Description of the task: Reproduce all of the data exactly.

Given data:
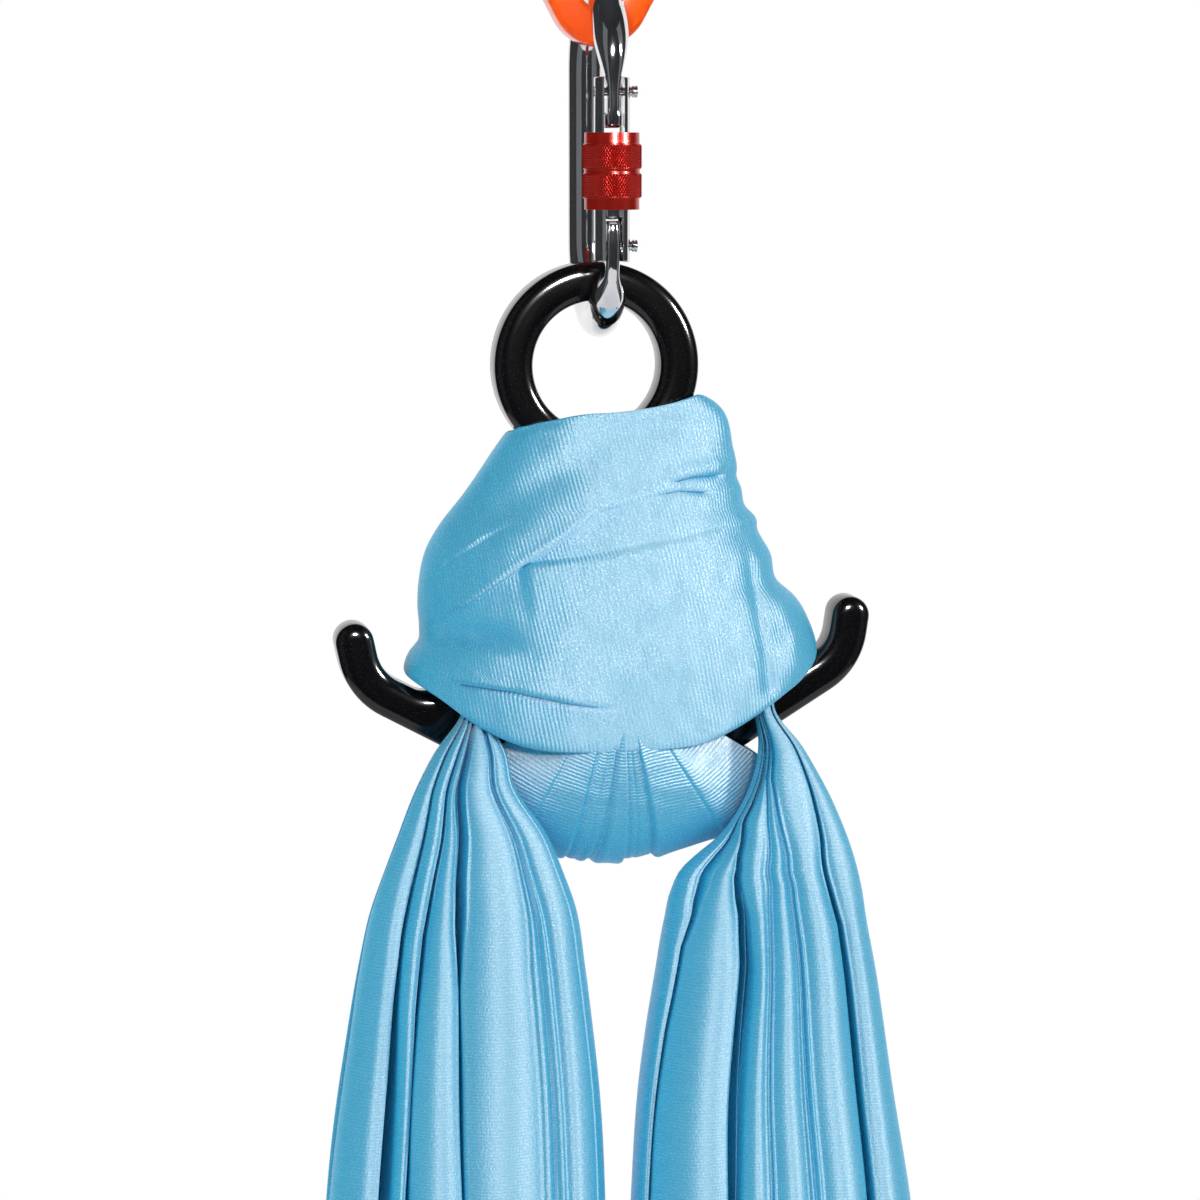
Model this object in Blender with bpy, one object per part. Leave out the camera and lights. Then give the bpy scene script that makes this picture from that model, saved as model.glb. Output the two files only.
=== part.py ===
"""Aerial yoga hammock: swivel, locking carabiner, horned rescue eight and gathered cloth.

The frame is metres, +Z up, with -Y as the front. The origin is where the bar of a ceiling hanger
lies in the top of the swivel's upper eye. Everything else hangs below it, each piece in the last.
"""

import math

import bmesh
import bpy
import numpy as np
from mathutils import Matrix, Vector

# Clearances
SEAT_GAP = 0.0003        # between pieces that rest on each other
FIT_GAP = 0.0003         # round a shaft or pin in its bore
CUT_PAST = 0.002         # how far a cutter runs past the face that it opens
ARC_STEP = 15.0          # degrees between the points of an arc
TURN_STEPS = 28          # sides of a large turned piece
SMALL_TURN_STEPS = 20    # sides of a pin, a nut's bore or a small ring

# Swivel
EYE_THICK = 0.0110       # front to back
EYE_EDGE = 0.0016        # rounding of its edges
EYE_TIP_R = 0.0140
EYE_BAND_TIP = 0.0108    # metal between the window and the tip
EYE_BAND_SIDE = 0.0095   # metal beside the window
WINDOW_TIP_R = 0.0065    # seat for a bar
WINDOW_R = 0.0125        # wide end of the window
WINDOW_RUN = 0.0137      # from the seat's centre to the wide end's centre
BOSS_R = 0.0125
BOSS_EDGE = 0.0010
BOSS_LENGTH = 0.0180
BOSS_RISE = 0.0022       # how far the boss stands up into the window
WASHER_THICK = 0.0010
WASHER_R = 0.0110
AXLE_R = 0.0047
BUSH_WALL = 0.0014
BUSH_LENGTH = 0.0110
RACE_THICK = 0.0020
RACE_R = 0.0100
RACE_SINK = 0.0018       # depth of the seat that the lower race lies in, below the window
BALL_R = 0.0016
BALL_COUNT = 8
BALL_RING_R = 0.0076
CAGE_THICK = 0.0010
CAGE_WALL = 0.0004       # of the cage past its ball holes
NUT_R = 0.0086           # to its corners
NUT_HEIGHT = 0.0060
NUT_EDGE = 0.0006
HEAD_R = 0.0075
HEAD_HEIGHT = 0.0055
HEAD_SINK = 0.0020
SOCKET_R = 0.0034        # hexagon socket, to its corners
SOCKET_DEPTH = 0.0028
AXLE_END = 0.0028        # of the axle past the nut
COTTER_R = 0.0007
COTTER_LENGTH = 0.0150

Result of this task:
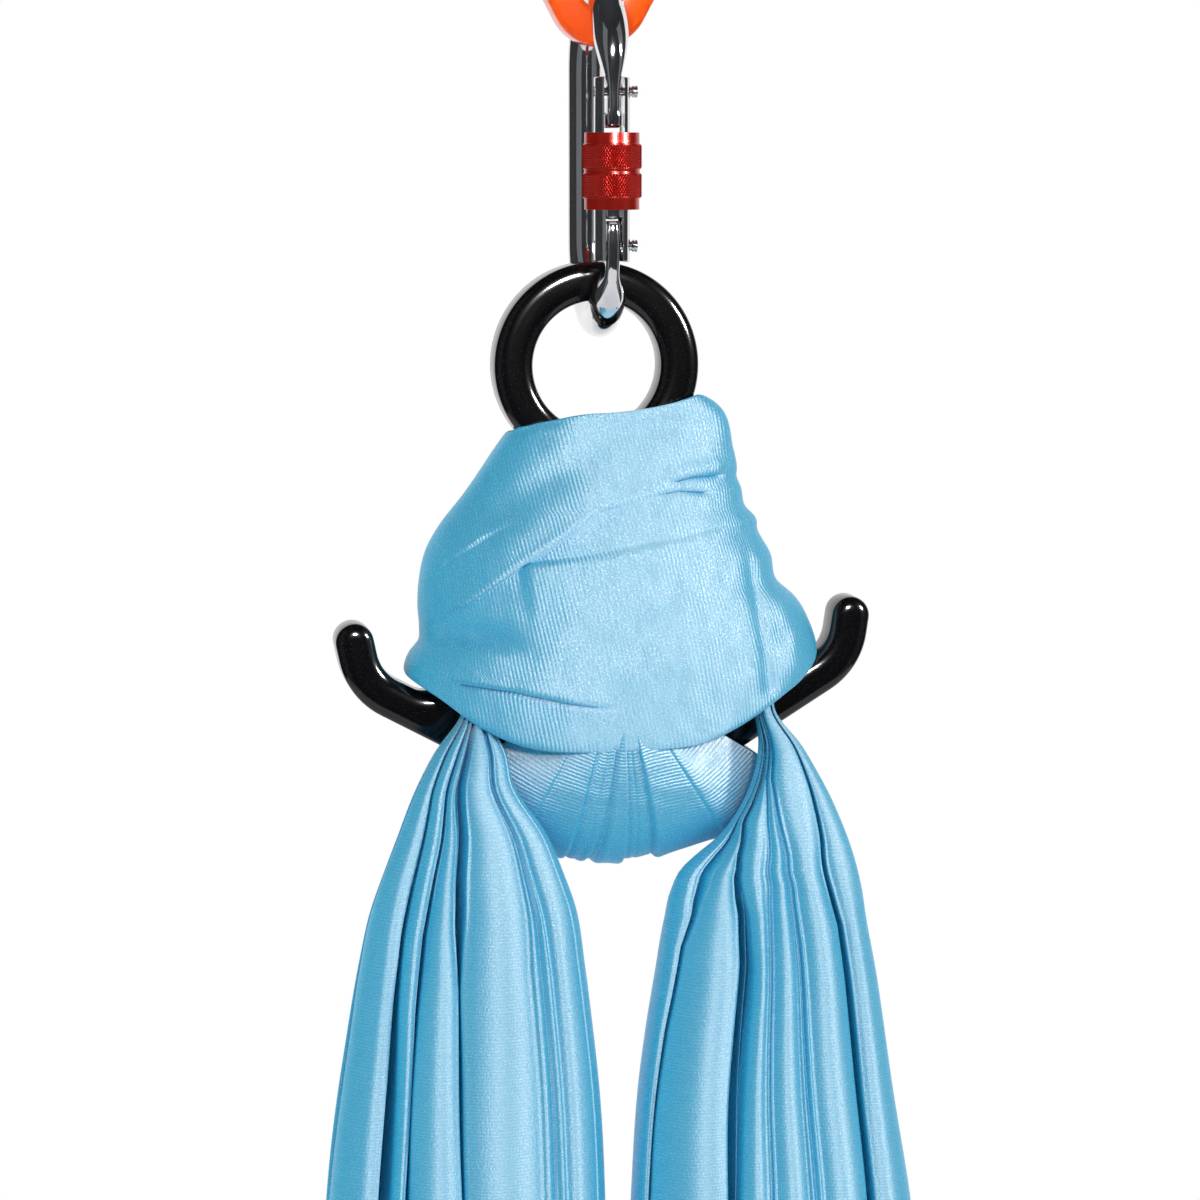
Model this object in Blender with bpy, one object per part. Leave out the camera and lights. Then give the bpy scene script that makes this picture from that model, saved as model.glb. Output the two files only.
=== part.py ===
"""Aerial yoga hammock: swivel, locking carabiner, horned rescue eight and gathered cloth.

The frame is metres, +Z up, with -Y as the front. The origin is where the bar of a ceiling hanger
lies in the top of the swivel's upper eye. Everything else hangs below it, each piece in the last.
"""

import math

import bmesh
import bpy
import numpy as np
from mathutils import Matrix, Vector

# Clearances
SEAT_GAP = 0.0003        # between pieces that rest on each other
FIT_GAP = 0.0003         # round a shaft or pin in its bore
CUT_PAST = 0.002         # how far a cutter runs past the face that it opens
ARC_STEP = 15.0          # degrees between the points of an arc
TURN_STEPS = 28          # sides of a large turned piece
SMALL_TURN_STEPS = 20    # sides of a pin, a nut's bore or a small ring

# Swivel
EYE_THICK = 0.0110       # front to back
EYE_EDGE = 0.0016        # rounding of its edges
EYE_TIP_R = 0.0140
EYE_BAND_TIP = 0.0108    # metal between the window and the tip
EYE_BAND_SIDE = 0.0095   # metal beside the window
WINDOW_TIP_R = 0.0065    # seat for a bar
WINDOW_R = 0.0125        # wide end of the window
WINDOW_RUN = 0.0137      # from the seat's centre to the wide end's centre
BOSS_R = 0.0125
BOSS_EDGE = 0.0010
BOSS_LENGTH = 0.0180
BOSS_RISE = 0.0022       # how far the boss stands up into the window
WASHER_THICK = 0.0010
WASHER_R = 0.0110
AXLE_R = 0.0047
BUSH_WALL = 0.0014
BUSH_LENGTH = 0.0110
RACE_THICK = 0.0020
RACE_R = 0.0100
RACE_SINK = 0.0018       # depth of the seat that the lower race lies in, below the window
BALL_R = 0.0016
BALL_COUNT = 8
BALL_RING_R = 0.0076
CAGE_THICK = 0.0010
CAGE_WALL = 0.0004       # of the cage past its ball holes
NUT_R = 0.0086           # to its corners
NUT_HEIGHT = 0.0060
NUT_EDGE = 0.0006
HEAD_R = 0.0075
HEAD_HEIGHT = 0.0055
HEAD_SINK = 0.0020
SOCKET_R = 0.0034        # hexagon socket, to its corners
SOCKET_DEPTH = 0.0028
AXLE_END = 0.0028        # of the axle past the nut
COTTER_R = 0.0007
COTTER_LENGTH = 0.0150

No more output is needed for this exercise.